A few flurries yesterday and everyone scurried away from campus yesterday. I scooped up the kiddies and delighted in their sheer joy, even though it was only about a teaspoon worth of snow. We awoke this morning to find a layer on the ground. And the campus meeting today canceled. It was a challenge today with both hubby and me trying to work while the children ran around. But you know, we were not even thinking of leaving the house after we saw the multiple car pileups on the news.

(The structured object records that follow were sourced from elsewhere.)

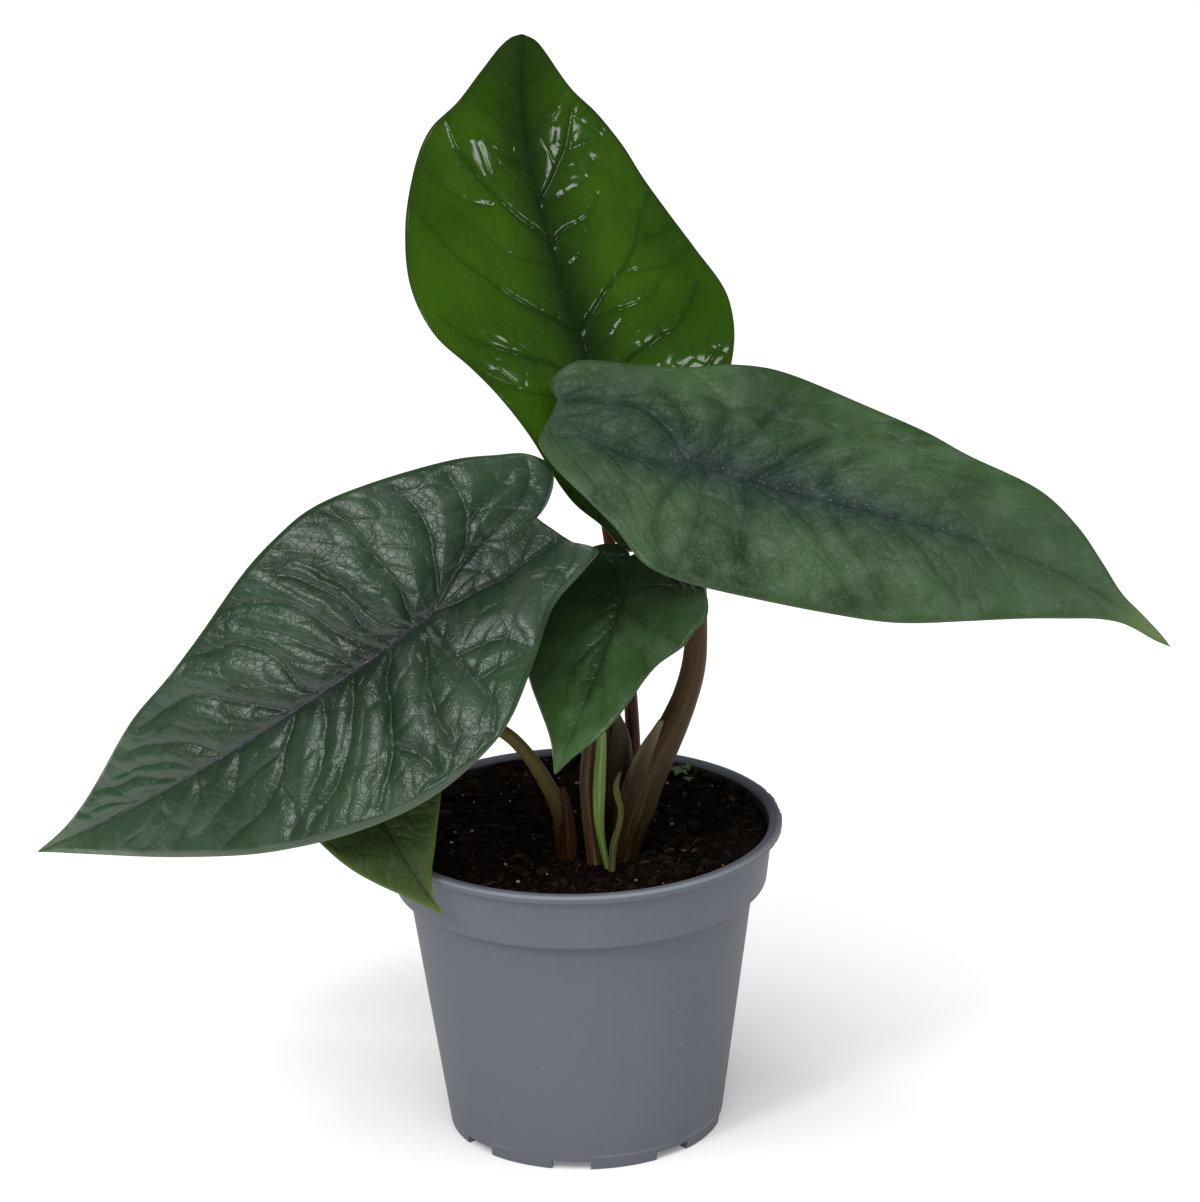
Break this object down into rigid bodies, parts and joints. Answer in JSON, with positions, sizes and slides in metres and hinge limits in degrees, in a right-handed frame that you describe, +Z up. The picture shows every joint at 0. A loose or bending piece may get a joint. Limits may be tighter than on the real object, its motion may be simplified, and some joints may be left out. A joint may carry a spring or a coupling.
{
  "type": "potted alocasia scalprum plant",
  "caption": "Young aroid house plant with arrow-shaped quilted leaves on long stalks, standing in peat in a round tapered nursery pot with a banded rim.",
  "frame": {"origin": "middle of the pot's base, on the surface that it stands on", "axes": "+Z up along the pot's axis; -Y is the side that the picture looks at; +X is to its right"},
  "size_m": [0.3337, 0.1621, 0.311],
  "materials": {
    "pot_plastic": "matte moulded plastic, slate grey",
    "peat": "dull, crumbly, dark brown",
    "corm_skin": "rough, brown",
    "leaf_bright": "glossy, fresh green",
    "leaf_dusty": "satin, grey green",
    "leaf_dark": "satin, dark blue green",
    "leaf_mid": "satin, mid green",
    "leaf_olive": "satin, olive green",
    "stalk_red": "satin, dark red brown",
    "stalk_brown": "satin, brown",
    "stalk_dark": "satin, dark brown",
    "stalk_striped": "satin, striped pinkish brown",
    "stalk_olive": "satin, olive brown",
    "spear_green": "satin, light green",
    "dry_scale": "dull, drying olive"
  },
  "bodies": {
    "root": {"pot": "pot_plastic", "soil": "peat", "corm": "corm_skin", "leaf_top": "leaf_bright", "leaf_right": "leaf_dusty", "leaf_left": "leaf_dark", "leaf_centre": "leaf_mid", "leaf_low": "leaf_olive", "petiole_top": "stalk_red", "petiole_right": "stalk_brown", "petiole_left": "stalk_dark", "petiole_centre": "stalk_striped", "petiole_low": "stalk_olive", "spear": "spear_green", "scale_leaf": "dry_scale"}
  },
  "joints": []
}
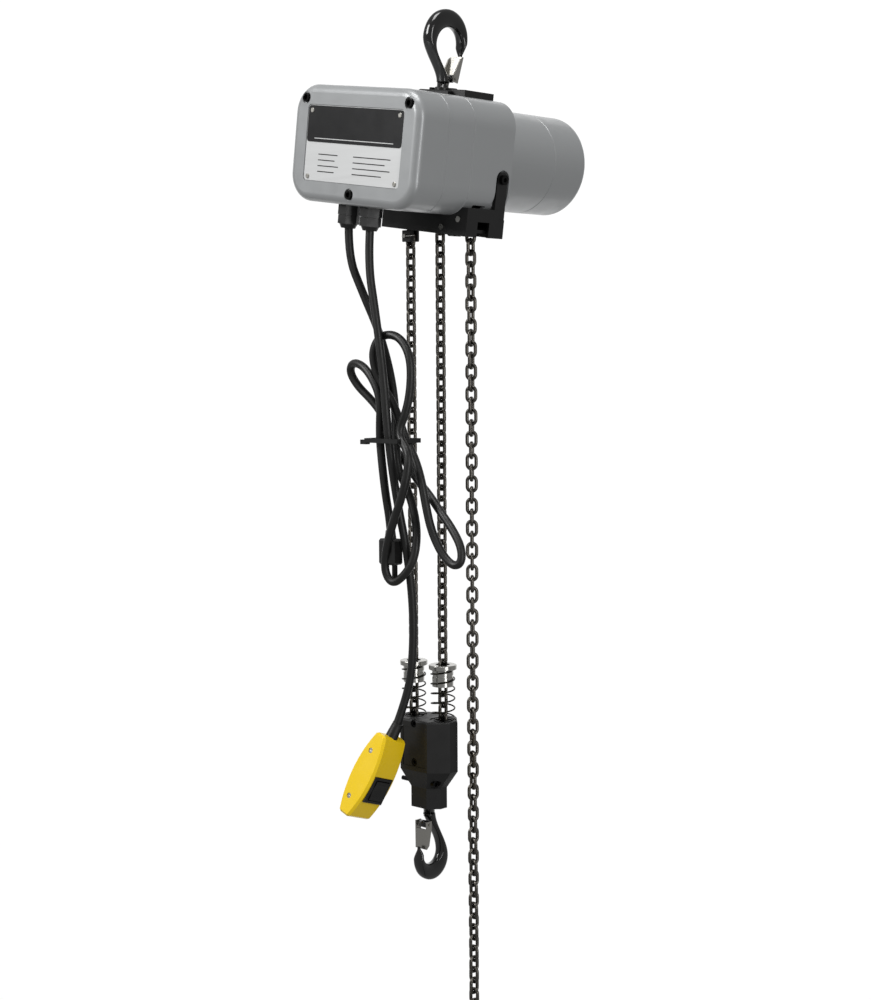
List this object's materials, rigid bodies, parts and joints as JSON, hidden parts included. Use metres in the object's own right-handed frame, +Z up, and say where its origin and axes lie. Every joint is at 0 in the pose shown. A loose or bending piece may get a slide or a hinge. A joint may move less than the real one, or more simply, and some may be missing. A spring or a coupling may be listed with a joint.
{
  "type": "electric chain hoist",
  "caption": "Small electric chain hoist: leaning grey case with motor, top hook, chain falls to a sprung hook block, a slack fall, push-button pendant and a tied hank of power cord",
  "frame": {"origin": "the top hook's bearing point, at the crown of its bowl", "axes": "+Z up along the chain falls, +Y from the front cover to the motor, +X to the right seen from the front cover"},
  "size_m": [0.219, 0.3192, 1.1402],
  "materials": {
    "case_grey": "satin",
    "nameplate": "satin",
    "bright_steel": "satin",
    "black_screw": "satin",
    "black_metal": "satin",
    "black_gloss": "gloss",
    "chain_steel": "satin",
    "machine_steel": "satin",
    "sheave_iron": "satin",
    "gland_plastic": "matte",
    "pendant_yellow": "satin",
    "cord_rubber": "matte"
  },
  "bodies": {
    "hook": {"top_hook": "black_gloss", "top_hook_nut": "machine_steel", "top_latch_pin": "bright_steel"},
    "top_latch": {"top_latch": "bright_steel"},
    "case": {"anchor_pins": "bright_steel", "bottom_bracket": "black_metal", "case_screws": "black_screw", "chain_anchor": "black_metal", "chain_dead_fall": "chain_steel", "chain_guide": "sheave_iron", "chain_live_fall": "chain_steel", "chain_slack_fall": "chain_steel", "control_board": "gland_plastic", "cord_glands": "gland_plastic", "cord_tie": "gland_plastic", "front_cover": "case_grey", "gear_housing": "case_grey", "limit_pins": "bright_steel", "motor_end_cap": "case_grey", "motor_shell": "case_grey", "nameplate": "nameplate", "nameplate_rivets": "bright_steel", "pendant_cord": "cord_rubber", "pendant_left_shell": "pendant_yellow", "pendant_right_shell": "pendant_yellow", "pendant_screws": "bright_steel", "plug": "cord_rubber", "power_cord": "cord_rubber", "power_cord_hank": "cord_rubber", "rear_housing": "case_grey", "shaft_bearings": "bright_steel", "stator": "machine_steel", "strain_relief": "cord_rubber", "suspension_plate": "black_metal", "switch_frame": "gland_plastic"},
    "rotor": {"motor_shaft": "machine_steel", "rotor": "machine_steel"},
    "layshaft": {"layshaft": "machine_steel", "layshaft_gear": "machine_steel"},
    "load_wheel": {"output_gear": "machine_steel", "sheave_shaft": "machine_steel", "load_sheave": "sheave_iron", "chain_on_load_sheave": "chain_steel"},
    "limit_lever": {"limit_lever": "black_metal"},
    "tail_end": {"chain_end_stop": "cord_rubber"},
    "block": {"block_front_half": "black_metal", "block_rear_half": "black_metal", "block_screws": "black_screw", "idler_axle": "machine_steel", "spring_dead_fall": "black_screw", "spring_live_fall": "black_screw"},
    "idler": {"idler_sheave": "sheave_iron", "chain_on_idler_sheave": "chain_steel"},
    "bottom_hook": {"bottom_hook": "black_gloss", "bottom_hook_nut": "machine_steel", "bottom_latch_pin": "bright_steel"},
    "bottom_latch": {"bottom_latch": "bright_steel"},
    "collar_dead": {"collar_dead_fall": "bright_steel"},
    "collar_live": {"collar_live_fall": "bright_steel"},
    "rocker": {"rocker_switch": "gland_plastic"}
  },
  "joints": [
    {"name": "case_swivel", "type": "hinge", "parent": "hook", "child": "case", "pos_m": [0, 0, 0], "axis": [0.1409, 0, 0.99], "continuous": true},
    {"name": "top_latch_hinge", "type": "hinge", "parent": "hook", "child": "top_latch", "pos_m": [-0.00733, 0.009, -0.05148], "axis": [0.99, 0, -0.1409], "range_deg": [0, 40], "stiffness_Nm_per_rad": 0.02, "springref_deg": -17.19},
    {"name": "block_lift", "type": "slide", "parent": "case", "child": "block", "axis": [0, 0, 1], "range_m": [-0.15, 0.4], "deforming": ["chain_live_fall", "chain_dead_fall"]},
    {"name": "tail_slide", "type": "slide", "parent": "case", "child": "tail_end", "axis": [0, 0, 1], "range_m": [-0.81, 0.31], "deforming": ["chain_slack_fall"]},
    {"name": "idler_spin", "type": "hinge", "parent": "block", "child": "idler", "pos_m": [-0.03628, 0, -0.7846], "axis": [0, 1, 0], "range_deg": [-1036, 396]},
    {"name": "load_wheel_spin", "type": "hinge", "parent": "case", "child": "load_wheel", "pos_m": [0.0085, 0, -0.1366], "axis": [0, 1, 0], "range_deg": [-780, 2059]},
    {"name": "layshaft_spin", "type": "hinge", "parent": "case", "child": "layshaft", "pos_m": [-0.01825, 0, -0.10619], "axis": [0, 1, 0], "range_deg": [-7177, 2699]},
    {"name": "rotor_spin", "type": "hinge", "parent": "case", "child": "rotor", "pos_m": [-0.03909, 0, -0.12777], "axis": [0, 1, 0], "range_deg": [-10759, 28670]},
    {"name": "hook_swivel", "type": "hinge", "parent": "block", "child": "bottom_hook", "pos_m": [-0.03628, 0, -0.85], "axis": [0, 0, 1], "continuous": true},
    {"name": "bottom_latch_hinge", "type": "hinge", "parent": "bottom_hook", "child": "bottom_latch", "pos_m": [-0.03628, -0.0086, -0.8663], "axis": [1, 0, 0], "range_deg": [0, 30], "stiffness_Nm_per_rad": 0.02, "springref_deg": -17.19},
    {"name": "collar_dead_slide", "type": "slide", "parent": "block", "child": "collar_dead", "axis": [0, 0, -1], "range_m": [0, 0.025], "stiffness_N_per_m": 400, "springref_m": -0.01, "deforming": ["spring_dead_fall"]},
    {"name": "collar_live_slide", "type": "slide", "parent": "block", "child": "collar_live", "axis": [0, 0, -1], "range_m": [0, 0.025], "stiffness_N_per_m": 400, "springref_m": -0.01, "deforming": ["spring_live_fall"]},
    {"name": "limit_lever_hinge", "type": "hinge", "parent": "case", "child": "limit_lever", "pos_m": [0.01045, 0, -0.21118], "axis": [0, 1, 0], "range_deg": [-5, 5], "stiffness_Nm_per_rad": 0.5},
    {"name": "rocker_hinge", "type": "hinge", "parent": "case", "child": "rocker", "pos_m": [-0.04769, -0.07166, -0.8178], "axis": [-0.0506, 0.9512, -0.3045], "range_deg": [-7, 7], "stiffness_Nm_per_rad": 0.05}
  ],
  "couplings": [
    {"joint": "tail_slide", "follows": "block_lift", "ratio": -2},
    {"joint": "idler_spin", "follows": "block_lift", "rad_per_m": -44.658},
    {"joint": "load_wheel_spin", "follows": "block_lift", "rad_per_m": 89.316},
    {"joint": "layshaft_spin", "follows": "block_lift", "rad_per_m": -312.61},
    {"joint": "rotor_spin", "follows": "block_lift", "rad_per_m": 1250.4}
  ]
}
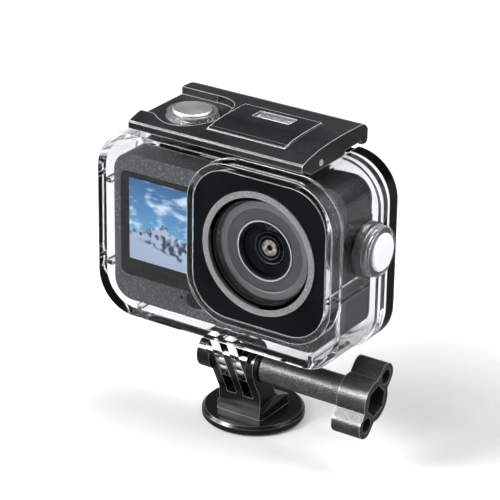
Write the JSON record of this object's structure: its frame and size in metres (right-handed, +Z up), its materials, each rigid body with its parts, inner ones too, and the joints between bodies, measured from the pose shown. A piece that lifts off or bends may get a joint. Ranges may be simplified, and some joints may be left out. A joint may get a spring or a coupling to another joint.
{
  "type": "action camera in a clear dive case",
  "caption": "Action camera sealed in a clear waterproof case with press buttons, flap latch and hinged back door, on a tilting tripod pivot mount with a winged clamp screw.",
  "frame": {"origin": "centre of the underside of the round mount foot, on the tripod socket's axis", "axes": "+X to the viewer's right as the lens faces the viewer, -Y to the front (lens side), +Z up"},
  "size_m": [0.0882, 0.0399, 0.0944],
  "materials": {
    "black_plastic": "satin moulded",
    "knob_plastic": "satin moulded",
    "sleeve_black": "grainy matte",
    "cover_black": "fine texture",
    "flap_black": "fine texture",
    "clear_case": "clear polycarbonate, polished",
    "clear_door": "clear polycarbonate, polished",
    "clear_ring": "clear, bevelled",
    "window_glass": "polished",
    "panel_black": "satin black",
    "rubber_black": "matte",
    "steel": "bright",
    "cap_metal": "spun brushed",
    "side_metal": "pale satin",
    "brass": "machined",
    "dark_metal": "blackened",
    "camera_shell": "speckled soft-touch",
    "camera_rear_shell": "speckled soft-touch",
    "lens_grey": "satin",
    "trim_silver": "polished edge",
    "barrel_black": "matte",
    "lens_glass": "coated",
    "sensor": "polished",
    "screen_black": "polished",
    "display": "lit picture",
    "board_green": "solder mask",
    "battery_wrap": "wrap film",
    "button_red": "satin"
  },
  "bodies": {
    "mount": {"mount_base": "black_plastic", "tripod_insert": "brass", "lock_nut": "steel"},
    "clamp_screw": {"clamp_rod": "steel", "clamp_washer": "dark_metal", "clamp_sleeve": "sleeve_black", "clamp_knob": "knob_plastic"},
    "dive_case": {"front_shell": "clear_case", "port_mask": "panel_black", "port_ring": "clear_ring", "port_window": "window_glass", "port_seal": "rubber_black", "top_cover": "cover_black", "cover_pins": "steel", "flap_pin": "steel", "door_hinge_pin": "steel", "shutter_collar": "clear_ring", "shutter_seal": "rubber_black", "side_collar": "clear_ring", "side_seal": "rubber_black", "camera_front": "camera_shell", "camera_back": "camera_rear_shell", "lens_ring": "lens_grey", "lens_trim": "trim_silver", "lens_barrel": "barrel_black", "lens_dome": "lens_glass", "lens_group": "lens_glass", "image_sensor": "sensor", "front_bezel": "screen_black", "front_display": "display", "rear_cover": "screen_black", "rear_display": "screen_black", "main_board": "board_green", "heat_spreader": "trim_silver", "battery": "battery_wrap", "battery_door": "camera_rear_shell", "mic_mesh": "barrel_black", "camera_screws": "steel"},
    "shutter": {"shutter_cap": "cap_metal", "shutter_plunger": "dark_metal", "shutter_spring": "steel"},
    "record_key": {"record_button": "button_red"},
    "side_push": {"side_cap": "side_metal", "side_plunger": "dark_metal", "side_spring": "steel"},
    "mode_key": {"mode_button": "camera_shell"},
    "latch_flap": {"release_flap": "flap_black", "flap_window": "clear_ring"},
    "back_door": {"rear_door": "clear_door", "door_seal": "rubber_black"}
  },
  "joints": [
    {"name": "tilt", "type": "hinge", "parent": "mount", "child": "dive_case", "pos_m": [0, -0.0094, 0.0218], "axis": [1, 0, 0], "range_deg": [-15, 40]},
    {"name": "clamp_turn", "type": "hinge", "parent": "mount", "child": "clamp_screw", "pos_m": [0, -0.0094, 0.0218], "axis": [1, 0, 0], "continuous": true},
    {"name": "shutter_press", "type": "slide", "parent": "dive_case", "child": "shutter", "axis": [0, 0, -1], "range_m": [0, 0.0012], "stiffness_N_per_m": 1500, "springref_m": -0.0012, "deforming": ["shutter_spring"]},
    {"name": "record_key_press", "type": "slide", "parent": "dive_case", "child": "record_key", "axis": [0, 0, -1], "range_m": [0, 0.0012]},
    {"name": "side_press", "type": "slide", "parent": "dive_case", "child": "side_push", "axis": [-1, 0, 0], "range_m": [0, 0.0012], "stiffness_N_per_m": 1500, "springref_m": -0.0012, "deforming": ["side_spring"]},
    {"name": "mode_key_press", "type": "slide", "parent": "dive_case", "child": "mode_key", "axis": [-1, 0, 0], "range_m": [0, 0.0012]},
    {"name": "door_swing", "type": "hinge", "parent": "dive_case", "child": "back_door", "pos_m": [0, 0.0023, 0.0283], "axis": [-1, 0, 0], "range_deg": [0, 80]},
    {"name": "flap_lift", "type": "hinge", "parent": "dive_case", "child": "latch_flap", "pos_m": [0.0064, -0.0146, 0.092], "axis": [1, 0, 0], "range_deg": [0, 80]}
  ],
  "couplings": [
    {"joint": "record_key_press", "follows": "shutter_press", "ratio": 1},
    {"joint": "mode_key_press", "follows": "side_press", "ratio": 1},
    {"joint": "flap_lift", "follows": "door_swing", "ratio": 1}
  ]
}
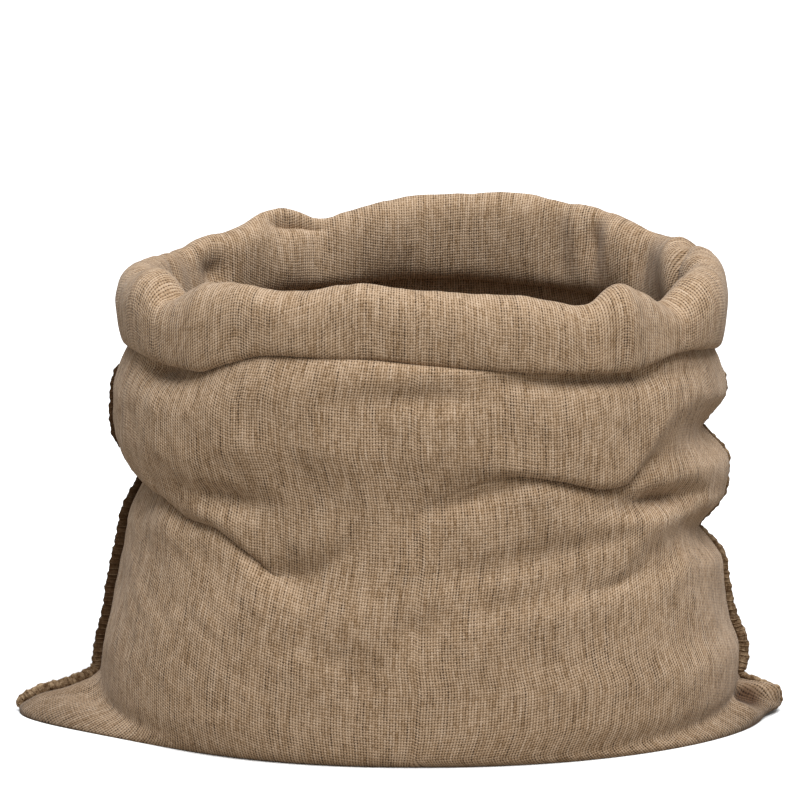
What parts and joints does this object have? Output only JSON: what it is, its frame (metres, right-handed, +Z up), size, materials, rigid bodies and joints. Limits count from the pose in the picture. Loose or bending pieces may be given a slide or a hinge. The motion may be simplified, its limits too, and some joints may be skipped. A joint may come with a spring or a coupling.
{
  "type": "hessian sack",
  "caption": "Open hessian sack standing upright in its slumped, filled-out shape, with a thick rolled cuff round the mouth, raised side seams and two flat bottom corners.",
  "frame": {"origin": "on the floor under the middle of the sack, midway between its two bottom corners", "axes": "+Z up, +X along the sack's width towards the seam on the right of the picture, -Y towards the front"},
  "size_m": [0.627, 0.3379, 0.4062],
  "materials": {
    "hessian": "coarse plain-woven jute",
    "seam_yarn": "coarse jute yarn"
  },
  "bodies": {
    "root": {"sack_cloth": "hessian", "seam_left": "seam_yarn", "seam_right": "seam_yarn"}
  },
  "joints": []
}
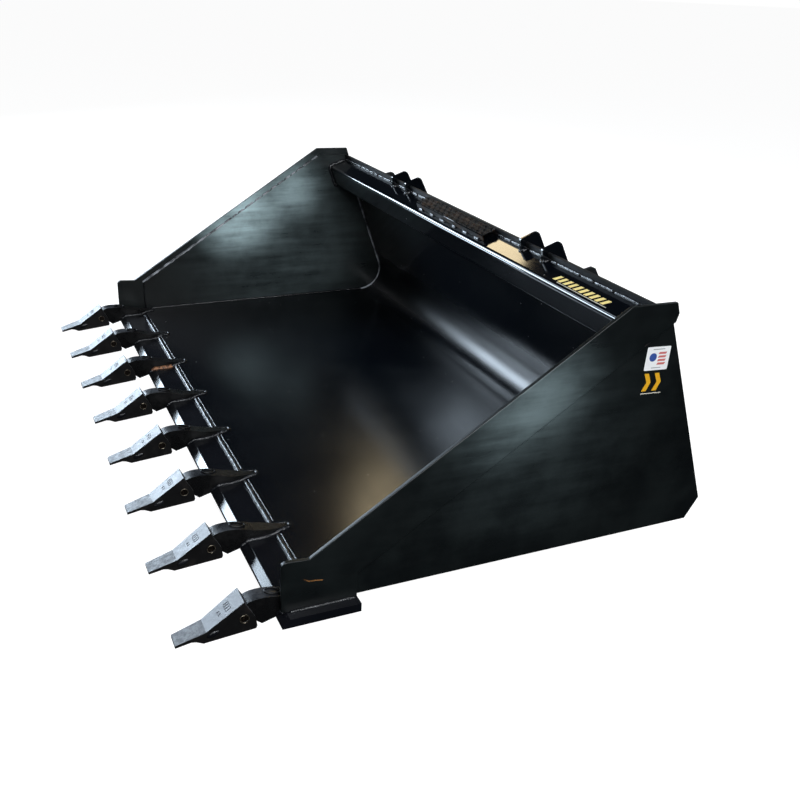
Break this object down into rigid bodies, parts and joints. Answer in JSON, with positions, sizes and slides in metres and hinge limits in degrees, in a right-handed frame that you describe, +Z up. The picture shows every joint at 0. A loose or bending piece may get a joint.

So everyone's been aflutter. The Babydoll immediately said she wanted to go make a snowball. Maybe we'll try to scrap enough snow together to make one.

Monday, January 4, 2010

Seriously?

So, I decided to be all industrious and hard-working today. I started working on my syllabi and planning for classes. I listed all of the class dates and started filling them in with assignments and class work. Then I realized--oh. my. goodness.--these dates start next flipping week! What in the world?! Here I was thinking that I had two more full weeks and that I was really on top of things by starting now. Instead, I suck because I don't even have some of the books that I need to list readings on the syllabus. And you know what else sucks like a Hoover? It's what-the-heck? degrees outside and now I'm going to have to drag my behind all the way to campus as if I'm not still on vacation. This is not cool at all.